Вл. Т.: Другими словами, то, что Макс Вебер называл «рационализацией власти», не подходит для России?
Ал, Д.: Похоже на это. «Рационализация» рассматривалась бы как измена чему-то такому в феномене власти, что важнее, чем социальный порядок и эффективное администрирование. Власть интуитивно понималась в России как область проклятия, которое сказывается и когда мы принимаем власть, и когда от нее отказываемся. В этом – основная антиномия власти. Вплоть до философов «серебряного века» (в данном контексте – до мыслителей чичеринской школы), эта антиномия не имела теоретического осмысления, и выражалась или косвенно – в культуре, или прямо – в волевом действии.
Вл. Т.: Но русская литература размышляла об этой проблеме не так уж косвенно: например, Гоголь, Достоевский…
Ал. Д.: Для российской почвы философия – экзотичное и плохо укорененное растение. В течение веков Русь предпочитала миф и образ, вкладывая в них сокровища своей мудрости. Логические (и юридические) конструкции воспринимались как формализм, в лучшем случае, служебный, но всегда подозрительный. Поэтому вполне естественно, что литература берет на себя груз метафизики. Скажем, «Бесы» или «Капитанская дочка» дают для понимания метафизики власти больше, чем любой отечественный философский трактат. Однако акт философской мысли не может замещаться или подменяться инокультурным актом. Философская рефлексия, осознавая бытие, что-то меняет в нем. Это всегда родственно «метанойе»: помыслить значит «образумиться», «опамятоваться».

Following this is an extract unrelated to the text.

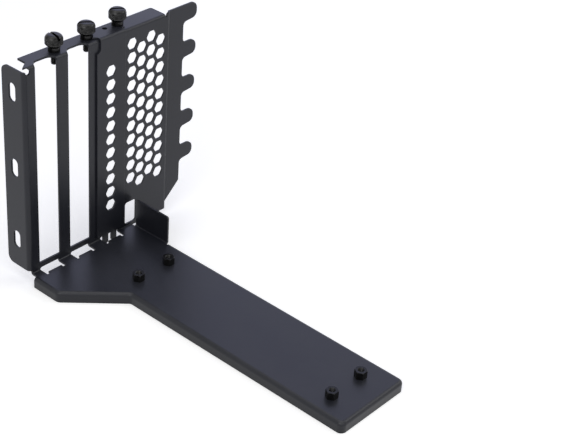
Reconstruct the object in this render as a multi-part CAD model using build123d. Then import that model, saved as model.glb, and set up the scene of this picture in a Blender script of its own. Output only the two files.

Вл. Т.: Понятно, что в случае с «метафизикой власти» это особенно важно.
Ал. Д.: Вот именно. Но – возвращаясь к нашей исходной теме соотношения светской и христианской культуры – надо сказать, что первый удар антиномии власти приняла на себя не метафизика, а древняя Церковь. И именно ее парадоксальное решение осмысливала русская философия: бремя власти (и бремя ее греха) принимается как служение, что равносильно отказу от нее как от самоволия, но не как от ответственности. В этом – глубинный смысл «симфонии властей», но, отнюдь, не в параллельности сотрудничества духовной и светской власти.
Вл. Т.: Но что это значит практически? Можно ли, исходя из этого, говорить о политическом лице современного христианства?
Ал, Д.: Пока мы находимся в Университете как культурном пространстве, для нас практическое совпадает с теоретическим. «Понимать» здесь – уже значит «действовать». «Давайте хорошо мыслить», – сказал бы Паскаль. На свой лад это повторяется в пространстве Церкви: не отдавать кесарю Богово, не забывая при этом отдавать кесарю кесарево, это уже само по себе – настолько сильная политическая позиция, что «партийность» становится несущественной.